Желябов: Первоначальный план защиты был совершенно не тот, которого я теперь держусь. Я полагал быть кратким и сказать только несколько слов. Но ввиду того что прокурор пять часов употребил на извращение того самого вопроса, который я уже считал выясненным, мне приходится считаться с этим фактом, и я полагаю, что защита в тех рамках, какие вы мне теперь определяете, не может пользоваться той свободой, какая была предоставлена раньше прокурору.

Первоприсутствующий: Такое положение создано вам существом предъявленного к вам обвинения и характером того преступления, в котором вы обвиняетесь. Настолько, однако, насколько представляется вам возможность, не нарушая уважения к закону и существующему порядку, пользоваться свободой прений, вы можете ей воспользоваться.

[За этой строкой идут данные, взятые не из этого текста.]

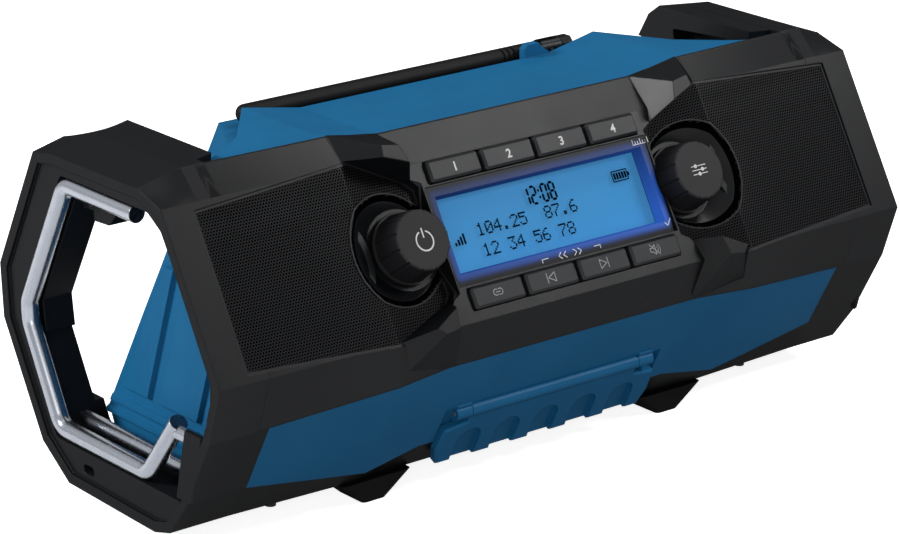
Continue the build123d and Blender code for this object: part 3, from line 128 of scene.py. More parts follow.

Желябов: Чтобы не выйти из рамок, вами определенных, и вместе с тем не оставить свое дело необороненным, я должен остановиться на тех вещественных доказательствах, на которые здесь ссылался прокурор, а именно на разные брошюры, например на брошюру Морозова, и литографированную рукопись, имевшуюся у меня. Прокурор ссылается на эти вещественные доказательства. На каком основании? Во-первых, литографированная программа социалистов-федералистов найдена у меня. Но ведь все эти вещественные доказательства находятся в данный момент у прокурора. Имею ли я основание и право сказать, что они суть плоды его убеждения, поэтому у него и находятся? Неужели один лишь факт нахождения литографированной программы у меня свидетельствует о том, что это мое собственное убеждение? Во-вторых, некий Морозов написал брошюру. Я ее не читал; сущность ее я знаю; к ней, как партии, мы относимся отрицательно и просили эмигрантов не пускаться в суждения о задаче Русской социально-революционной партии, пока она за границей, пока они беспочвенники. Нас делают ответственными за взгляды Морозова, служащие отголоском прежнего направления, когда, действительно, некоторые из членов партии, узко смотревшие на вещи, вроде Гольденберга, полагали, что вся наша задача состоит в расчищении пути через частые политические убийства. Для нас в настоящее время отдельные террористические факты занимают только одно из мест в ряду других задач, намечаемых ходом русской жизни. Я тоже имею право сказать, что я русский человек, как сказал о себе прокурор. (В публике движение, ропот негодования и шиканье. Желябов на несколько мгновений останавливается. Затем продолжает). Я говорил о целях партии. Теперь я скажу о средствах. Я желал бы предпослать прежде маленький исторический очерк, следуя тому пути, которым шел прокурор. Всякое общественное явление должно быть познаваемо по его причинам, и чем сложнее и серьезнее общественное явление, тем взгляд на прошлое должен быть глубже. Чтобы понять ту форму революционной борьбы, к какой прибегает партия в настоящее время, нужно познать это настоящее в прошедшем партии, а это прошедшее имеется: немногочисленно оно годами, но очень богато опытом. Если вы, г-да судьи, взглянете в отчеты о политических процессах, в эту открытую книгу бытия, то вы увидите, что русские народолюбцы не всегда действовали метательными снарядами, что в нашей деятельности была юность – розовая, мечтательная, и если она прошла, то не мы тому виною.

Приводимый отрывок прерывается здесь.